Shimano's armor-clad Saint Shadow + Rear Derailleur uses their low-profile Shadow technology. The low profile and its skid-plate teams up to shake off hits and protect your precious derailleur in rough rock gardens, overgrown singletrack and in those inevitable crashes. The Plus part is a one-way clutch system that stabilizes the cage and your chain when ripping over rough terrain. Combined with a urethane bump stop between the derailleur and your chainstay, impact noise and chainstay contact are virtually eliminated. This thing keeps your bike seriously quiet. But don't let its toughness fool you, it still has the smooth action and sniper-like shifting that Shimano is famous for. An ingenious mode converter lets DH racers run a tight road cluster like an 11-23, or freeriders rock a wider, 11-34 cassette.
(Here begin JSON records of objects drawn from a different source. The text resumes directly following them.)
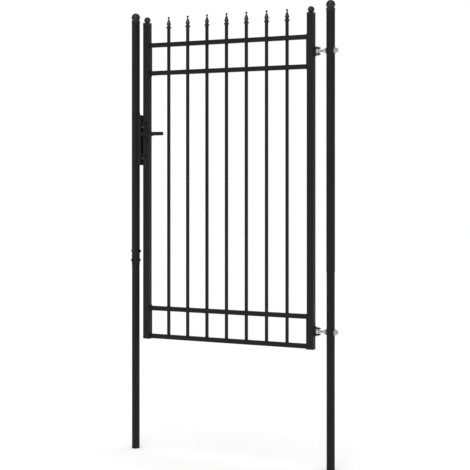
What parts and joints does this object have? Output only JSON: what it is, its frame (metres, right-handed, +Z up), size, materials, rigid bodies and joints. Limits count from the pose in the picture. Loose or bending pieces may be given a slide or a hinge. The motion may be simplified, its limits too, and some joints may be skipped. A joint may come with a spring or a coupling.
{
  "type": "garden gate",
  "caption": "Black steel garden gate: a picket leaf with spear finials, hung by eye-bolt hinges between two round posts, with a lever lock and strike keep.",
  "frame": {"origin": "bottom centre of the bounding box: midway along the gate, in the mid-plane of the leaf, at the foot of the posts", "axes": "+Z up, +X from the latch post to the hinge post, -Y towards the front, +Y the side that the leaf swings to"},
  "size_m": [1.045, 0.086, 2.04],
  "materials": {
    "powder_coated_steel": "black powder coat, fine satin texture",
    "cast_finials": "cast iron under black powder coat",
    "moulded_caps": "black moulded, semi-gloss",
    "lever_set": "black coated, satin",
    "black_bolts": "black zinc",
    "zinc_hardware": "bright zinc plated",
    "lock_steel": "black oiled steel",
    "cylinder_metal": "black nickel"
  },
  "bodies": {
    "posts": {"hinge_post_upper_tube": "powder_coated_steel", "hinge_post_lower_tube": "powder_coated_steel", "hinge_post_ball_cap": "moulded_caps", "latch_post_upper_tube": "powder_coated_steel", "latch_post_lower_tube": "powder_coated_steel", "latch_post_ball_cap": "moulded_caps", "post_joint_bolt_upper": "black_bolts", "post_joint_bolt_lower": "black_bolts", "strike_keep": "powder_coated_steel", "upper_eye_bolt": "zinc_hardware", "upper_eye_bolt_inner_nut": "zinc_hardware", "upper_eye_bolt_inner_washer": "zinc_hardware", "upper_eye_bolt_outer_washer": "zinc_hardware", "upper_eye_bolt_outer_nut": "zinc_hardware", "lower_eye_bolt": "zinc_hardware", "lower_eye_bolt_inner_nut": "zinc_hardware", "lower_eye_bolt_inner_washer": "zinc_hardware", "lower_eye_bolt_outer_washer": "zinc_hardware", "lower_eye_bolt_outer_nut": "zinc_hardware"},
    "leaf": {"latch_stile": "powder_coated_steel", "hinge_stile": "powder_coated_steel", "latch_stile_ball_cap": "moulded_caps", "hinge_stile_ball_cap": "moulded_caps", "top_rail_upper": "powder_coated_steel", "top_rail_lower": "powder_coated_steel", "bottom_rail_upper": "powder_coated_steel", "bottom_rail_lower": "powder_coated_steel", "top_latch_end_plate": "powder_coated_steel", "top_hinge_end_plate": "powder_coated_steel", "bottom_latch_end_plate": "powder_coated_steel", "bottom_hinge_end_plate": "powder_coated_steel", "picket_1": "powder_coated_steel", "spear_finial_1": "cast_finials", "picket_2": "powder_coated_steel", "spear_finial_2": "cast_finials", "picket_3": "powder_coated_steel", "spear_finial_3": "cast_finials", "picket_4": "powder_coated_steel", "spear_finial_4": "cast_finials", "picket_5": "powder_coated_steel", "spear_finial_5": "cast_finials", "picket_6": "powder_coated_steel", "spear_finial_6": "cast_finials", "picket_7": "powder_coated_steel", "spear_finial_7": "cast_finials", "upper_hinge_bracket": "powder_coated_steel", "upper_hinge_pin": "zinc_hardware", "lower_hinge_bracket": "powder_coated_steel", "lower_hinge_pin": "zinc_hardware", "lock_case": "lock_steel", "lock_cylinder": "cylinder_metal", "front_handle_plate": "lever_set", "rear_handle_plate": "lever_set"},
    "handle": {"spindle": "lock_steel", "front_lever": "lever_set", "rear_knob": "lever_set"},
    "latch": {"latch_bolt": "lock_steel"},
    "deadbolt": {"deadbolt": "lock_steel"},
    "key_plug": {"cylinder_plug": "cylinder_metal"}
  },
  "joints": [
    {"name": "gate_swing", "type": "hinge", "parent": "posts", "child": "leaf", "pos_m": [0.4255, 0, 0], "axis": [0, 0, -1], "range_deg": [0, 95]},
    {"name": "handle_turn", "type": "hinge", "parent": "leaf", "child": "handle", "pos_m": [-0.4345, 0, 1.472], "axis": [0, 1, 0], "range_deg": [0, 40], "stiffness_Nm_per_rad": 0.8, "springref_deg": -17.19},
    {"name": "latch_slide", "type": "slide", "parent": "leaf", "child": "latch", "axis": [1, 0, 0], "range_m": [0, 0.0123]},
    {"name": "key_turn", "type": "hinge", "parent": "leaf", "child": "key_plug", "pos_m": [-0.4345, 0, 1.3405], "axis": [0, 1, 0], "range_deg": [0, 360]},
    {"name": "deadbolt_slide", "type": "slide", "parent": "leaf", "child": "deadbolt", "axis": [1, 0, 0], "range_m": [0, 0.0205]}
  ],
  "couplings": [
    {"joint": "latch_slide", "follows": "handle_turn", "m_per_rad": 0.0175},
    {"joint": "key_turn", "follows": "deadbolt_slide", "rad_per_m": 306}
  ]
}
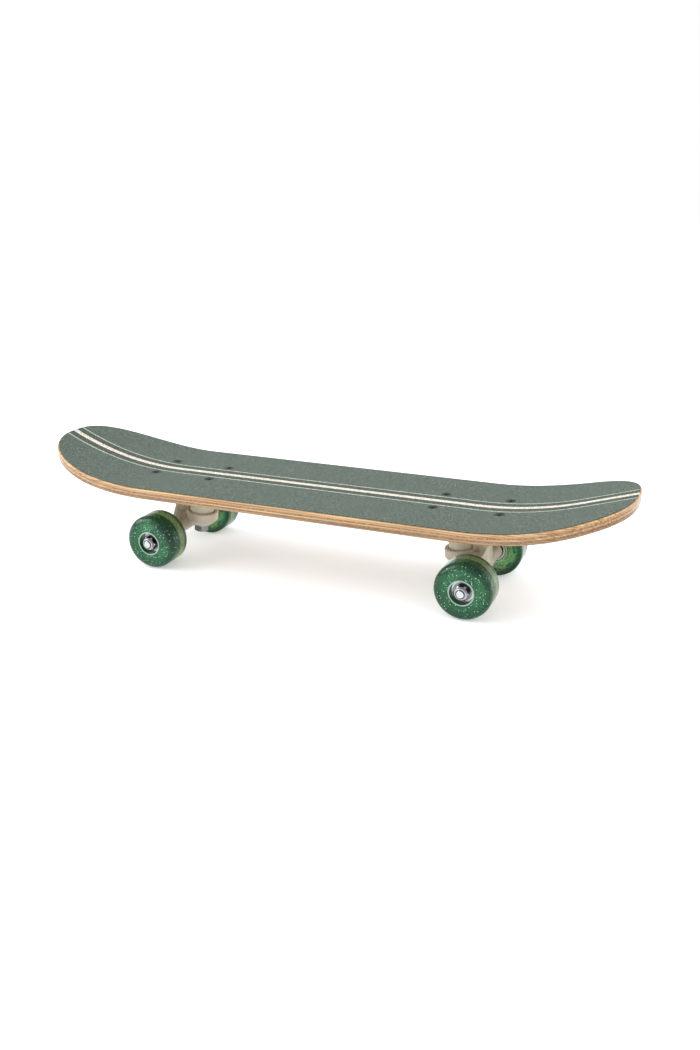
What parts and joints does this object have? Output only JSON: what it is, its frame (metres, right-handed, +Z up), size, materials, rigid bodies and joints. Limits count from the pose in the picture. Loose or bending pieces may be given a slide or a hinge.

An important part of a rear derailleur's job is keeping the chain taut as you change gears. Chain-wrap capacity is a number that tells whether or not a derailleur will be able to do this on the drivetrain you plan to use it on. Calculate chain-wrap capacity with this formula: Chain-wrap capacity = (large chainring - small chainring) + (large rear cog - small rear cog). Example: 44/29 chainrings and a 11-28 cassette: (44 - 29 = 15) + (28 - 11 = 17) = 32-tooth chain-wrap capacity.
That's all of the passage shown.